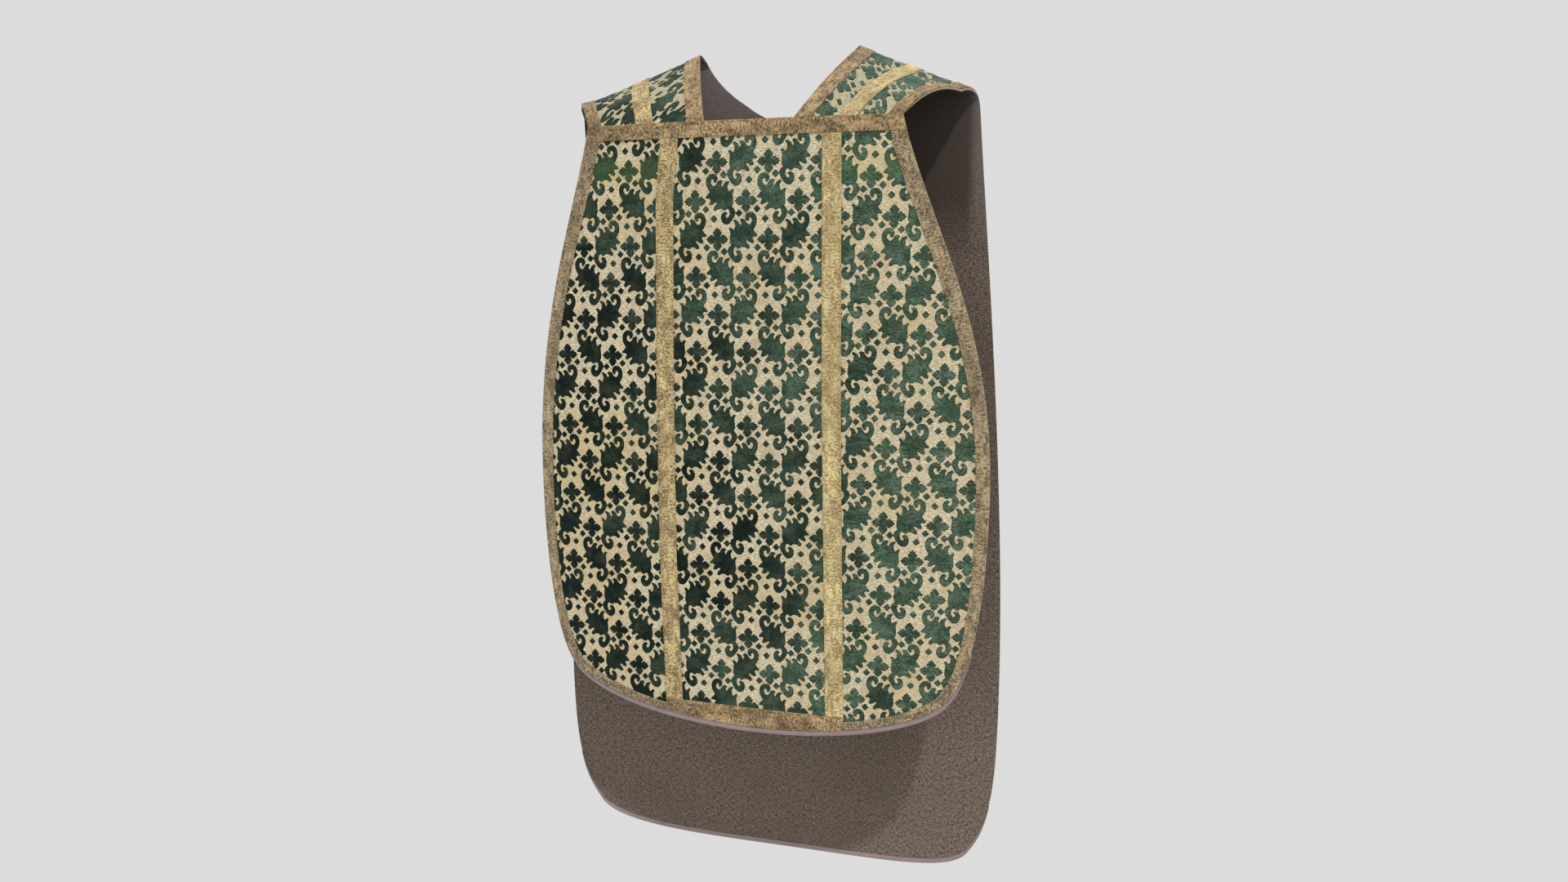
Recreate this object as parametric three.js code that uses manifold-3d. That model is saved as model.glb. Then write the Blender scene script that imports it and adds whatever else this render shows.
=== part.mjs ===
// A fiddleback chasuble: a front panel, and a back panel cut in one with the two shoulder straps, which
// come over the shoulders and are sewn to the top of the front. Each is built up in layers from the
// outside in: galloon (the woven gold trim), voided velvet, canvas interlining and linen lining.
//
// Millimetres, +Z up, -Y towards the front, +X to the viewer's right when the front is faced, and
// "left" is the viewer's left. The origin lies midway between the shoulder tops, where a hanger bears.
// Every surface below is the outermost face, the galloon's, and a layer lies at its depth under it.

import * as THREE from "three";
import { mergeVertices } from "three/addons/utils/BufferGeometryUtils.js";
import Module from "manifold-3d";

const wasm = await Module();
wasm.setup();

// ---------------------------------------------------------------- driving dimensions

const gap = 0.3; // between neighbouring layers, and between pieces that butt
const thickness = { galloon: 1.2, velvet: 1.2, interlining: 0.8, lining: 0.8 };

const seamLevel = -72; // top of the front panel, where the straps are sewn to it
const garmentDepth = 150; // outer face of the front to outer face of the back, on the centre line
const backFaceY = 10; // outer face of the back on the centre line, behind the hanger

// Front panel
const frontLength = 790; // seam to hem
const frontHalfWidth = 303; // at the widest level
const frontWidestDrop = 452; // seam to the widest level
const chestHalf = { left: 217, right: 190 }; // half widths at the seam
const frontCurl = 15; // how far back the side edges curl, from a flat middle

// Back panel
const backLength = 1031; // seam level to hem
const backHalfWidth = 315; // at the widest level
const backWidestDrop = 739; // seam level to the widest level
const backCurl = 38; // how far forward the side edges curl

// Shoulder straps and neck
const neckHalfAtSeam = 58;
const neckHalfAtRidge = 117;
const neckApex = 48; // height of the fold line at the neck, before the fold is rounded
const neckHalfBehind = 97; // half width of the neckline where the fold ends, on the back
const neckDip = -59; // lowest point of the neckline, on the back
const shoulderHalf = { left: 285, right: 265 }; // half widths at the fold
const shoulderHalfBehind = { left: 273, right: 268 }; // half widths where the fold ends, on the back
const shoulderApex = -19; // height of the fold line at the shoulder, before the fold is rounded
const foldSetback = 36; // length of cloth on each side that the rounded fold takes
const strapBulge = { neck: 4, shoulder: 14 }; // how far the strap stands off a straight line

// Galloon widths and places
const columnWidth = 24; // the upright bands that frame the centre column
const columnLine = {
  // the front bands' centre lines: drop below the seam, and distance from the panel's centre line
  left: [[0, 102], [94, 112], [330, 115.5], [560, 115], [frontLength, 108]],
  right: [[0, 105], [350, 107], [frontLength, 114]],
};
const backColumnHalf = 112;
const columnSpread = { half: 143, level: -106, drop: 190 }; // where the back bands start to spread
const topBandWidth = 19;
const hemBandWidth = 27;
const frontSideWidth = { top: 20, hem: 10 };
const backSideWidth = { top: 20, hem: 20 };
const neckBandWidth = 22;
const strapEdgeWidth = 18;

const bindingWidth = 7; // hem binding that shows below the galloon
const bindingRise = 130; // how far up the corners the binding reaches

const seamGap = 0.4; // between the front panel's top edge and the straps
const inwardSwing = 8; // degrees that the front may swing in before its top edge would meet the straps
const smallest = 0.02; // facets finer than this are merged away

const colours = {
  galloon: new THREE.Color(0.56, 0.4, 0.19),
  velvet: new THREE.Color(0.05, 0.17, 0.11),
  interlining: new THREE.Color(0.72, 0.66, 0.53),
  lining: new THREE.Color(0.17, 0.13, 0.1),
  binding: new THREE.Color(0.38, 0.28, 0.29),
};

// ---------------------------------------------------------------- layers and levels

const depthOf = {};
let depthSoFar = 0;
for (const layer of ["galloon", "velvet", "interlining", "lining"]) {
  depthOf[layer] = { from: depthSoFar, to: depthSoFar + thickness[layer] };
  depthSoFar += thickness[layer] + gap;
}
depthOf.binding = { from: depthOf.velvet.from, to: depthOf.lining.to };

const frontFaceY = backFaceY - garmentDepth;
const frontHem = seamLevel - frontLength;
const backHem = seamLevel - backLength;
const signs = { left: -1, right: 1 };
const far = 2 * backHalfWidth; // well outside the garment
const reach = 2 * garmentDepth; // well in front of it and behind it

const between = (a, b, share) => a + (b - a) * share;
const at = (x, z) => new THREE.Vector2(x, z);

// ---------------------------------------------------------------- solids

const group = new THREE.Group();

function toSolid(geometry) {
  const bare = geometry.clone();
  bare.deleteAttribute("normal");
  bare.deleteAttribute("uv");
  const merged = mergeVertices(bare, 1e-4);
  const mesh = new wasm.Mesh({
    numProp: 3,
    vertProperties: merged.attributes.position.array,
    triVerts: new Uint32Array(merged.index.array),
  });
  return new wasm.Manifold(mesh);
}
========
PROBLEM REQUIREMENTS:
Copy the data above exactly. Every line must be included.

THE COMPLETED TASK:
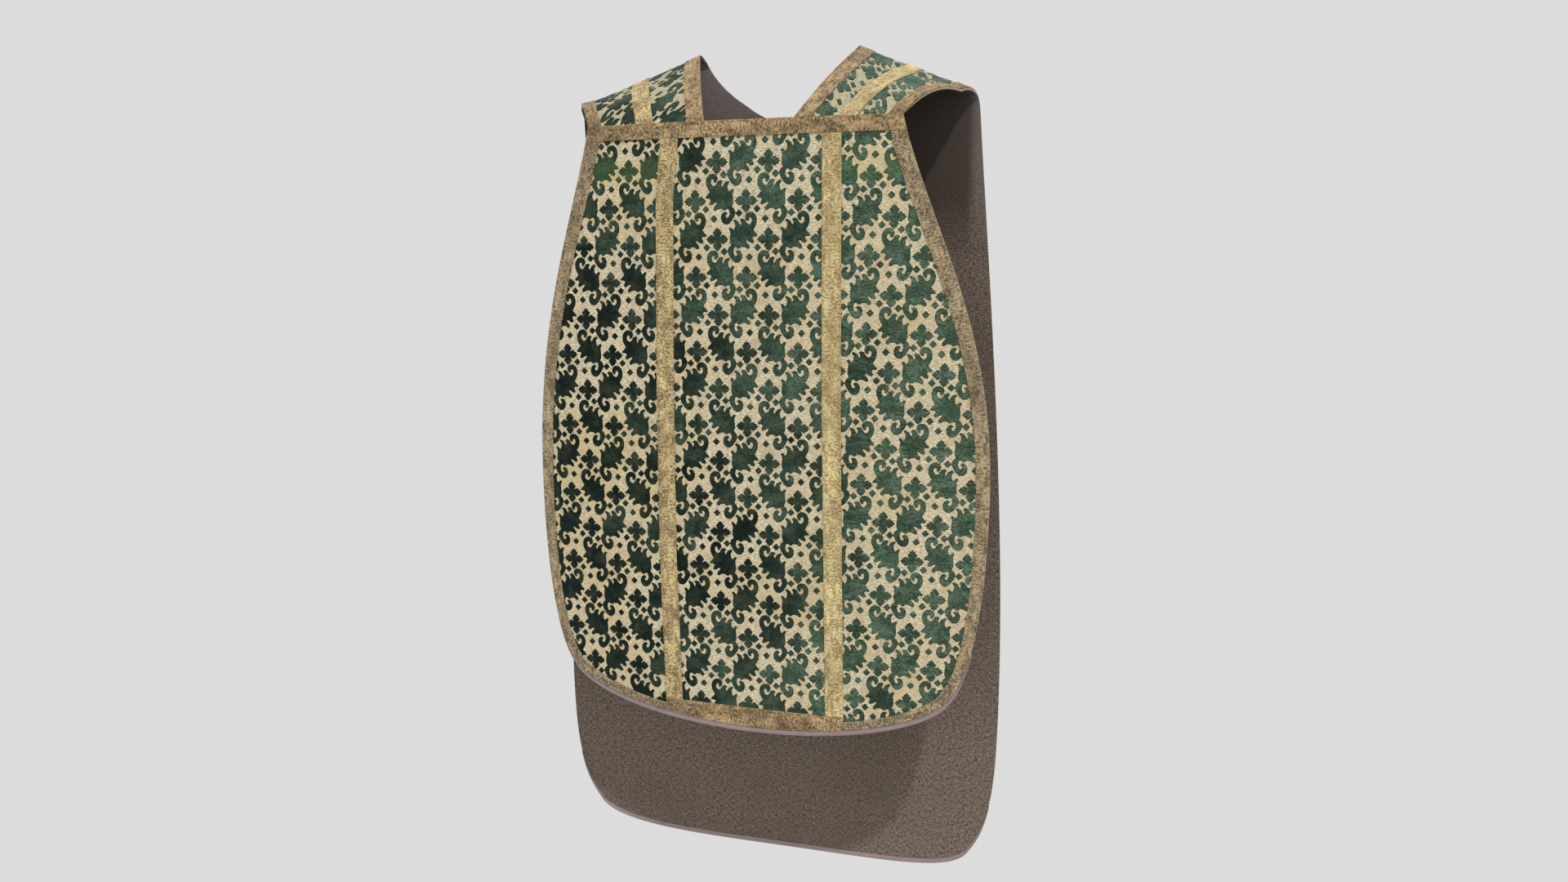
Recreate this object as parametric three.js code that uses manifold-3d. That model is saved as model.glb. Then write the Blender scene script that imports it and adds whatever else this render shows.
=== part.mjs ===
// A fiddleback chasuble: a front panel, and a back panel cut in one with the two shoulder straps, which
// come over the shoulders and are sewn to the top of the front. Each is built up in layers from the
// outside in: galloon (the woven gold trim), voided velvet, canvas interlining and linen lining.
//
// Millimetres, +Z up, -Y towards the front, +X to the viewer's right when the front is faced, and
// "left" is the viewer's left. The origin lies midway between the shoulder tops, where a hanger bears.
// Every surface below is the outermost face, the galloon's, and a layer lies at its depth under it.

import * as THREE from "three";
import { mergeVertices } from "three/addons/utils/BufferGeometryUtils.js";
import Module from "manifold-3d";

const wasm = await Module();
wasm.setup();

// ---------------------------------------------------------------- driving dimensions

const gap = 0.3; // between neighbouring layers, and between pieces that butt
const thickness = { galloon: 1.2, velvet: 1.2, interlining: 0.8, lining: 0.8 };

const seamLevel = -72; // top of the front panel, where the straps are sewn to it
const garmentDepth = 150; // outer face of the front to outer face of the back, on the centre line
const backFaceY = 10; // outer face of the back on the centre line, behind the hanger

// Front panel
const frontLength = 790; // seam to hem
const frontHalfWidth = 303; // at the widest level
const frontWidestDrop = 452; // seam to the widest level
const chestHalf = { left: 217, right: 190 }; // half widths at the seam
const frontCurl = 15; // how far back the side edges curl, from a flat middle

// Back panel
const backLength = 1031; // seam level to hem
const backHalfWidth = 315; // at the widest level
const backWidestDrop = 739; // seam level to the widest level
const backCurl = 38; // how far forward the side edges curl

// Shoulder straps and neck
const neckHalfAtSeam = 58;
const neckHalfAtRidge = 117;
const neckApex = 48; // height of the fold line at the neck, before the fold is rounded
const neckHalfBehind = 97; // half width of the neckline where the fold ends, on the back
const neckDip = -59; // lowest point of the neckline, on the back
const shoulderHalf = { left: 285, right: 265 }; // half widths at the fold
const shoulderHalfBehind = { left: 273, right: 268 }; // half widths where the fold ends, on the back
const shoulderApex = -19; // height of the fold line at the shoulder, before the fold is rounded
const foldSetback = 36; // length of cloth on each side that the rounded fold takes
const strapBulge = { neck: 4, shoulder: 14 }; // how far the strap stands off a straight line

// Galloon widths and places
const columnWidth = 24; // the upright bands that frame the centre column
const columnLine = {
  // the front bands' centre lines: drop below the seam, and distance from the panel's centre line
  left: [[0, 102], [94, 112], [330, 115.5], [560, 115], [frontLength, 108]],
  right: [[0, 105], [350, 107], [frontLength, 114]],
};
const backColumnHalf = 112;
const columnSpread = { half: 143, level: -106, drop: 190 }; // where the back bands start to spread
const topBandWidth = 19;
const hemBandWidth = 27;
const frontSideWidth = { top: 20, hem: 10 };
const backSideWidth = { top: 20, hem: 20 };
const neckBandWidth = 22;
const strapEdgeWidth = 18;

const bindingWidth = 7; // hem binding that shows below the galloon
const bindingRise = 130; // how far up the corners the binding reaches

const seamGap = 0.4; // between the front panel's top edge and the straps
const inwardSwing = 8; // degrees that the front may swing in before its top edge would meet the straps
const smallest = 0.02; // facets finer than this are merged away

const colours = {
  galloon: new THREE.Color(0.56, 0.4, 0.19),
  velvet: new THREE.Color(0.05, 0.17, 0.11),
  interlining: new THREE.Color(0.72, 0.66, 0.53),
  lining: new THREE.Color(0.17, 0.13, 0.1),
  binding: new THREE.Color(0.38, 0.28, 0.29),
};

// ---------------------------------------------------------------- layers and levels

const depthOf = {};
let depthSoFar = 0;
for (const layer of ["galloon", "velvet", "interlining", "lining"]) {
  depthOf[layer] = { from: depthSoFar, to: depthSoFar + thickness[layer] };
  depthSoFar += thickness[layer] + gap;
}
depthOf.binding = { from: depthOf.velvet.from, to: depthOf.lining.to };

const frontFaceY = backFaceY - garmentDepth;
const frontHem = seamLevel - frontLength;
const backHem = seamLevel - backLength;
const signs = { left: -1, right: 1 };
const far = 2 * backHalfWidth; // well outside the garment
const reach = 2 * garmentDepth; // well in front of it and behind it

const between = (a, b, share) => a + (b - a) * share;
const at = (x, z) => new THREE.Vector2(x, z);

// ---------------------------------------------------------------- solids

const group = new THREE.Group();

function toSolid(geometry) {
  const bare = geometry.clone();
  bare.deleteAttribute("normal");
  bare.deleteAttribute("uv");
  const merged = mergeVertices(bare, 1e-4);
  const mesh = new wasm.Mesh({
    numProp: 3,
    vertProperties: merged.attributes.position.array,
    triVerts: new Uint32Array(merged.index.array),
  });
  return new wasm.Manifold(mesh);
}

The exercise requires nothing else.